Is Eckart Preu the ideal music director for Spokane’s symphony orchestra? Signs point to yes.
Nowadays, a music director must not only be a compelling conductor, but must show a gift for building an audience through personal charisma and creative programming. Finally, he or she must be able to bring the orchestra to such a high level of excellence that it can master new and challenging scores in just a few days’ rehearsal and play them as to perfection.
Saturday’s performances at the Martin Woldson Theater at the Fox showed Preu excelling on all counts.
The evening’s program consisted of five pieces written by composers from the Western Hemisphere, all illustrating the interaction of cultures that has gone into the development of American music.
Aaron Copland’s “El Salon Mexico” (1936) is nothing if not poly-cultural. Composed by a first-generation, Brooklyn-born Jew who studied theory and composition in Paris with Nadia Boulanger, the piece was Copland’s first attempt at creating a distinctly American voice. Here, Copland uses that voice to narrate his impressions of a visit he made in 1932 to a Mexican bar with his friend, Carlos Chavez, much as George Gershwin had done with “An American in Paris” (1928).
Though the piece is easily enjoyed and understood, it is not easily performed. The orchestra, however, overcame its rhythmic complexities with apparent ease, delivering a performance full of character and instrumental color. Principal trumpet Larry Jess, who just last Sunday entranced an audience at the Met with his bel canto baroque duets with Dawn Wolski and the Spokane String Quartet, deployed broad phrasing and a blowsy tone that perfectly captured the character of Copland’s seedy bar.
Carlos Chavez’s 1937 Symphony No. 2, or “Sinfonia Indio,” presents another example of a composer who was schooled in the musical techniques of Western Europe reaching into the origins of his country to attain a unique and independent voice. Ironically, in seeking to convey the simplicity and directness of the music of Mexico’s indigenous peoples, Chavez’s symphony requires terrific virtuosity of the orchestra and conductor. None of this was apparent to the audience, however, which had the impression of experiencing directly the power and vitality of Chavez’s inspiration.
Ross Holcombe, the orchestra’s principal trombone, was the soloist for John Mackey’s brilliant and compelling “Harvest: Concerto for Trombone” (2009). With his easy smile and boyish good looks, Holcombe does not seem too formidable a figure – until, that is, he raises his instrument to his lips. What issues from that horn is an incredible galaxy of tone and emotion: gruff and sweet, nasal and throaty, powerful and pleading, with every shade put at the service of the music. Though the composer describes an arcane program for his piece, its musical precursors are familiar to anyone acquainted with the big band adventures of Harry James and, even more, the Sauter-Finegan orchestra of the 1950s. It has qualities to please all types of listener: subtleties for the classical music aficionado, tender lyricism for those who love a good tune, and infectious rhythm for everybody.

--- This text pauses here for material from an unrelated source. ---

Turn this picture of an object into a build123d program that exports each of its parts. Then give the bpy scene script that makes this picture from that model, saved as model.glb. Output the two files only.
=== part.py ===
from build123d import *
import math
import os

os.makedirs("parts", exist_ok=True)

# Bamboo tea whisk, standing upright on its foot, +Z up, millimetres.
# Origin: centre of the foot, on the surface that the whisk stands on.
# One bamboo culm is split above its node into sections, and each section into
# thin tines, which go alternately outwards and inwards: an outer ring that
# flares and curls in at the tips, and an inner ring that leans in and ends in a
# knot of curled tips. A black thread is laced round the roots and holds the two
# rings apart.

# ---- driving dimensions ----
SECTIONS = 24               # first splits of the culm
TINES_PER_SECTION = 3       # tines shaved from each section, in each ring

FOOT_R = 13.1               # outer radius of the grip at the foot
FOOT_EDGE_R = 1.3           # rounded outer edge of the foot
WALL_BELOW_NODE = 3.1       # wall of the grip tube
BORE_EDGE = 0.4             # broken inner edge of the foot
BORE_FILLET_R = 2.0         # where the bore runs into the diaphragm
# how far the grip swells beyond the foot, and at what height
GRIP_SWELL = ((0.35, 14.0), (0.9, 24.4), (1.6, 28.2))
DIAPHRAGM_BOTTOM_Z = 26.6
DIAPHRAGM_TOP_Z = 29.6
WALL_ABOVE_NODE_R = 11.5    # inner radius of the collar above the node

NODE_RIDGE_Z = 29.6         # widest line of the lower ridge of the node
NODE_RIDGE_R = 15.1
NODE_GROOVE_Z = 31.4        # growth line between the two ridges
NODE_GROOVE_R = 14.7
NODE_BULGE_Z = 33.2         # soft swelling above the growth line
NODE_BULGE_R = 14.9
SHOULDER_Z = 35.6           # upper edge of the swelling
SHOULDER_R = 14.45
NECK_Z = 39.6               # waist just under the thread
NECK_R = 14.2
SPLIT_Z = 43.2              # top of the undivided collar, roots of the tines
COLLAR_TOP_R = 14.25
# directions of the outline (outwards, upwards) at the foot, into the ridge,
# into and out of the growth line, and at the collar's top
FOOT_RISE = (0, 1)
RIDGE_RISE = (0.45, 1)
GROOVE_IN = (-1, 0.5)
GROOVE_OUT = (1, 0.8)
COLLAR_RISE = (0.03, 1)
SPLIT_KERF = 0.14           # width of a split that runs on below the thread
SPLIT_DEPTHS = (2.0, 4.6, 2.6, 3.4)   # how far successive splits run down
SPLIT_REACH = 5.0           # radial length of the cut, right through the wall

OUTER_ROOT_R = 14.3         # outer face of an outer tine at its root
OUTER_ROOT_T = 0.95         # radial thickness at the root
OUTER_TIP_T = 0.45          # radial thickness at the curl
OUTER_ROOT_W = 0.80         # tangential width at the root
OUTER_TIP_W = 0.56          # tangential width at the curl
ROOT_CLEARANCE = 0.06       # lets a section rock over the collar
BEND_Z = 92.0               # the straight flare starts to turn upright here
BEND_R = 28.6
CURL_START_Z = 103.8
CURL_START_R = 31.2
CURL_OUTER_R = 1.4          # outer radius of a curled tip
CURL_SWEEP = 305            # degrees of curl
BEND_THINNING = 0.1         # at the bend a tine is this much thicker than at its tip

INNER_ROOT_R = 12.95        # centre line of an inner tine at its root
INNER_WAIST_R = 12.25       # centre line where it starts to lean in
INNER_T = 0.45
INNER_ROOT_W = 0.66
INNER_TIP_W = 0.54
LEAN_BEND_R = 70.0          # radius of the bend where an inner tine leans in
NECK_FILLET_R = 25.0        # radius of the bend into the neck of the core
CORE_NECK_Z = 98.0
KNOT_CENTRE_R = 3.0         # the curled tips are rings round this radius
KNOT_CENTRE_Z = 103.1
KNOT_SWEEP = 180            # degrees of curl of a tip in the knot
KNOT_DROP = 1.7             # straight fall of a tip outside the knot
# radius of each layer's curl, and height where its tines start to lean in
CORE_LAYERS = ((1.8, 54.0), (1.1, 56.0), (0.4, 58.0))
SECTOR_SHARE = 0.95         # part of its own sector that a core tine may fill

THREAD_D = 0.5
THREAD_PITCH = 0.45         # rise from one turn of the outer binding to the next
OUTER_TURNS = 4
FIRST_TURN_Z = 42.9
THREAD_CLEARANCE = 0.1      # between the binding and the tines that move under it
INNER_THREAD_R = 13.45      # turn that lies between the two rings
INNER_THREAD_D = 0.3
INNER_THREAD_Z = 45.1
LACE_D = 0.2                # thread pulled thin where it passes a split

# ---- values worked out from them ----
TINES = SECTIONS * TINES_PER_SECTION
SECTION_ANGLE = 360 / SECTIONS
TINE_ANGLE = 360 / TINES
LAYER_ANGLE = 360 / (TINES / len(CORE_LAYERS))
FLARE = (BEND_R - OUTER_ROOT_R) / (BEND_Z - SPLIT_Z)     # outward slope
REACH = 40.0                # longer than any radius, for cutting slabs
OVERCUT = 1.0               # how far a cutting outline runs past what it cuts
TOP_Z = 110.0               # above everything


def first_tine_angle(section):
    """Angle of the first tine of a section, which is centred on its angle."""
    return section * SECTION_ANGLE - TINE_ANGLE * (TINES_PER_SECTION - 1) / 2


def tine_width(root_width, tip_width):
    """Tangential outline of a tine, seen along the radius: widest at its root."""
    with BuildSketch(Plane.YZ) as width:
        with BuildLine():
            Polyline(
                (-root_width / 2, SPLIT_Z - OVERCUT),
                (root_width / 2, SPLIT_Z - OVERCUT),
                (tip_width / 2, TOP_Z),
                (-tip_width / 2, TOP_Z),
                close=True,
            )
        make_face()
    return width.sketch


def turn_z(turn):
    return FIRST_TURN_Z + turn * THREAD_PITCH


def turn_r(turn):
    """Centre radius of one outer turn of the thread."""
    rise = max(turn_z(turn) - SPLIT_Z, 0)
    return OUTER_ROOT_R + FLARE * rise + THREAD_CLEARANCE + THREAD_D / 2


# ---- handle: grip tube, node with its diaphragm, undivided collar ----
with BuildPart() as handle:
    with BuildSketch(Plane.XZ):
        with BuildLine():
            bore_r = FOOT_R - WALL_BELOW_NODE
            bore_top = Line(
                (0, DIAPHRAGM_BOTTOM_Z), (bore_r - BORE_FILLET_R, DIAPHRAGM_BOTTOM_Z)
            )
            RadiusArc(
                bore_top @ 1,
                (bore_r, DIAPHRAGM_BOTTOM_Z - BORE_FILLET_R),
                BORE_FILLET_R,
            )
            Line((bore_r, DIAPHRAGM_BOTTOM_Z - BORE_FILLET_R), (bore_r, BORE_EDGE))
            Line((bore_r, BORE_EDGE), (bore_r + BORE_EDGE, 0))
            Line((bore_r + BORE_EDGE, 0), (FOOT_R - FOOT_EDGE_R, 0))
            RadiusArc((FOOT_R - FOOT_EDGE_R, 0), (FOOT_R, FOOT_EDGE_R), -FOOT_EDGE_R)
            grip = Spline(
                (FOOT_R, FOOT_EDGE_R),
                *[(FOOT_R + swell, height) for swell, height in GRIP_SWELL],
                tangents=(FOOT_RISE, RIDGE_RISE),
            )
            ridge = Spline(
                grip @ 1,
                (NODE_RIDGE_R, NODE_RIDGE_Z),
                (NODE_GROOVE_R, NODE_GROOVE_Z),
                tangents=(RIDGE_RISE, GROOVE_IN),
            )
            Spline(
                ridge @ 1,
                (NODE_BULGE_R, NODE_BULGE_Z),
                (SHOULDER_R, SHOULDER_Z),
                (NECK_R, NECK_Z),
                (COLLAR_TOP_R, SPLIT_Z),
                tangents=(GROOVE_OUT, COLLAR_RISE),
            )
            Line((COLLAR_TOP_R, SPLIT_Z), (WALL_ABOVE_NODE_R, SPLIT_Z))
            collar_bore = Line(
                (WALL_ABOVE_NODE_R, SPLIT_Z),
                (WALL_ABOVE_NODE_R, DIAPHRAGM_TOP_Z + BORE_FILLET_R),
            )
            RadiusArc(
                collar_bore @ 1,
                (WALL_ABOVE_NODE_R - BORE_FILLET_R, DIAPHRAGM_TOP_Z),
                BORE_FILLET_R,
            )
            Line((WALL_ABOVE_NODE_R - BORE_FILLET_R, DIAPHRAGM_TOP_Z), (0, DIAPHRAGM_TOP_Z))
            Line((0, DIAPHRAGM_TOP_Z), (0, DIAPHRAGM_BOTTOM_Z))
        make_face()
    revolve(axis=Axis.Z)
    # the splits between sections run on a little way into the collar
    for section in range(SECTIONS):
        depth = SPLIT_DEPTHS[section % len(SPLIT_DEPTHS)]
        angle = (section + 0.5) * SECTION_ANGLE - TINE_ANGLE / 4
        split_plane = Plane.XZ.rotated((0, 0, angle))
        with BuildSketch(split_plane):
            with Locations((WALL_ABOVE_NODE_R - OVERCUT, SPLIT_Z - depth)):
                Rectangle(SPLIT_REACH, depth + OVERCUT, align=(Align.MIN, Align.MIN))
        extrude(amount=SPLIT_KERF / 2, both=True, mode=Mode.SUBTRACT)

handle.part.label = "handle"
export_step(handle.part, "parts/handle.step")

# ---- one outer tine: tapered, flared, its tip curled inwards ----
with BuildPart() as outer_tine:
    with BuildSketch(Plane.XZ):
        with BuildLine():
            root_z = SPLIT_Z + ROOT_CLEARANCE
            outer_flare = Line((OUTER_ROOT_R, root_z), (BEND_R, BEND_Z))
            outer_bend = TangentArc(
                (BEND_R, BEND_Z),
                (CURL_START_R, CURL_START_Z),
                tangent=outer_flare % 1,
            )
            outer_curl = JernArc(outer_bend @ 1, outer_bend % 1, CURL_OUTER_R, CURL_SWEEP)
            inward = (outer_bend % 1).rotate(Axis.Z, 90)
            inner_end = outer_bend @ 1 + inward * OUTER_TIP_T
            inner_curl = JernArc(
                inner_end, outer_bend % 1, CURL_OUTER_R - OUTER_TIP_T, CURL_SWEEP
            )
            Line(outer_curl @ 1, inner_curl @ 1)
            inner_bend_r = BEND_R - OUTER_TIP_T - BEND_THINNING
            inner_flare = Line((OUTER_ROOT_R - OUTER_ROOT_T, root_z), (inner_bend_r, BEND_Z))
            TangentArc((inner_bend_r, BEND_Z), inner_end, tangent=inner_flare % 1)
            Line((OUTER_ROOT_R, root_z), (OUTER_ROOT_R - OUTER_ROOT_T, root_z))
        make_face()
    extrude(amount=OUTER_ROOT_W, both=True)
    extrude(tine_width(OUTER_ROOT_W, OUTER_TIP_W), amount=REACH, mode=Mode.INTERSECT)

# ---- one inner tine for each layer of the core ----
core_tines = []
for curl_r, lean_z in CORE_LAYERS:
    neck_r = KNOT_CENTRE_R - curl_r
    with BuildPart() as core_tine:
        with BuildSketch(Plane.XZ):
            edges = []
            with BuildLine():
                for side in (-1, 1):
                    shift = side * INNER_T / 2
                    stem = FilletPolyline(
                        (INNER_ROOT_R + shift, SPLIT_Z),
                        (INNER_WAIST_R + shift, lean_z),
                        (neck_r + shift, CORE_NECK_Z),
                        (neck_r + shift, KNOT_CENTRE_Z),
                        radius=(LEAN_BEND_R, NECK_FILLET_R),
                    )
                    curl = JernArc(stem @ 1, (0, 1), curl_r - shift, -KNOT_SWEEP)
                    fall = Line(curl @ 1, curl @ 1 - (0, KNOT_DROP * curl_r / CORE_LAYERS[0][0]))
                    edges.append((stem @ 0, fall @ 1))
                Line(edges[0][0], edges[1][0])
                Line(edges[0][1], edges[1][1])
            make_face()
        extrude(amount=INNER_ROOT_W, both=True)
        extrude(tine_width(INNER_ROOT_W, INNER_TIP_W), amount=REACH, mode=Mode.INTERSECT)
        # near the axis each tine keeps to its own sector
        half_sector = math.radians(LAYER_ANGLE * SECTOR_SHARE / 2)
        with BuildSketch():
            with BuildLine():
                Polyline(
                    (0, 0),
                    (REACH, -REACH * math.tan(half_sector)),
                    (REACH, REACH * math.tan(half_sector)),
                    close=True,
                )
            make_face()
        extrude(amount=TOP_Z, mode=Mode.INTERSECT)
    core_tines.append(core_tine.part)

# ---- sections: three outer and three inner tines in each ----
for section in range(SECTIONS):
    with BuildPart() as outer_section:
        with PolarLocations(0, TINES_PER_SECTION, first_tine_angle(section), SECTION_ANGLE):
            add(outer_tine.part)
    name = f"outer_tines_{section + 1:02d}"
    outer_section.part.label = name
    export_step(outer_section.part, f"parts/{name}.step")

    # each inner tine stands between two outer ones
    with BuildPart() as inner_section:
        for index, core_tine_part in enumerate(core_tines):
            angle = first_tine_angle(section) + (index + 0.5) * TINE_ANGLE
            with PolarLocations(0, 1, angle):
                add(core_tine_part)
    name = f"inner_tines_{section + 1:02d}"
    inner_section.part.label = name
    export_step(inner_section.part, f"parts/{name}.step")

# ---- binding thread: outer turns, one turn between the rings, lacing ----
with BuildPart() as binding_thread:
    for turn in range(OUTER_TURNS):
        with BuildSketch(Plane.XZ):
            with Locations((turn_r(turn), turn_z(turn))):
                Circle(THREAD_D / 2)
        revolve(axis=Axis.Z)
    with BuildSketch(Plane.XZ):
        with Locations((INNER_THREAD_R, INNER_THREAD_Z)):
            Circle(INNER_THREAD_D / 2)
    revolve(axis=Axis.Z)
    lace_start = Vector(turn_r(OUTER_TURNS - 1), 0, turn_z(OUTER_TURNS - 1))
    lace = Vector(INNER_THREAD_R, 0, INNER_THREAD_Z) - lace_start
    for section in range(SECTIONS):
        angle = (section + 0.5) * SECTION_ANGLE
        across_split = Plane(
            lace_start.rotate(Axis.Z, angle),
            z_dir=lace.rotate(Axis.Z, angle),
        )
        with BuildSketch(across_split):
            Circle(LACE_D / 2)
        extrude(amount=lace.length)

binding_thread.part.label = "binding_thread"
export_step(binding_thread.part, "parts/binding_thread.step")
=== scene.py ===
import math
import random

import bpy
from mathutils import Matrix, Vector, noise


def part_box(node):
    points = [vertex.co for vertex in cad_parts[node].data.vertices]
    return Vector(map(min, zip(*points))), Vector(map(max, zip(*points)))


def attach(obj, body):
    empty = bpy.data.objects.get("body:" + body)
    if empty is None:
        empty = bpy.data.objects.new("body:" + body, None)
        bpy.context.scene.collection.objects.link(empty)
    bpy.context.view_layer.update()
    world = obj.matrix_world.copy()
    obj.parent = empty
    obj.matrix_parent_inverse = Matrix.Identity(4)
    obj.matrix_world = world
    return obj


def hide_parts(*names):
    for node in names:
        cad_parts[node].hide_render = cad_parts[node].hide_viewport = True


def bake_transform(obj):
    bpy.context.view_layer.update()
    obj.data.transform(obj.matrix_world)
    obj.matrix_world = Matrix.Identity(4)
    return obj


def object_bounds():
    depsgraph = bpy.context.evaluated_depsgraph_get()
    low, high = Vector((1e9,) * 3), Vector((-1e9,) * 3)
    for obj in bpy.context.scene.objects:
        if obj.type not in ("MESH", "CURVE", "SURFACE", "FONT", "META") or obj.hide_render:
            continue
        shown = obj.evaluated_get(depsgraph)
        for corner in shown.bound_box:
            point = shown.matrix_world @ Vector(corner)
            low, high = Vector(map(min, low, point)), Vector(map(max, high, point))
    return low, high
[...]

After the intermission, Preu emerged from the wings wearing a referee’s striped shirt to conduct “Inguesu” by Enrico Chapela (2003). Preu was illustrating the program of Chapela’s piece: the minute-by-minute course of a soccer match in which the Mexican team defeated Brazil for the FIFA Confederation Cup in 1999.
Augmented by props and supertitles, and again featuring the orchestra’s effortless virtuosity and inexhaustible stamina, the piece provided an engaging diversion before the evening’s best-known and most substantial segment, Leonard Bernstein’s Symphonic Dances from “West Side Story” (1961).
Little need be said about this much-loved music, though some superlative solo contributions from the orchestra must be noted, especially the haunting poignancy of Bruce Bodden’s flute, the bittersweet duetting of Nick Carper’s viola and John Marshall’s cello, and especially the aching lyricism of Jennifer Brummett’s horn in the melody of “Somewhere.”
Impressive, too, was Preu’s achievement in conveying Bernstein’s work not as a random assemblage of favorite moments from a Broadway show, but as an organic work of art, worthy of comparison with the fountain from which all the works on this program, and much music of the last century, flowed: Igor Stravinsky’s “Le Sacre du Printemps” (The Rite of Spring).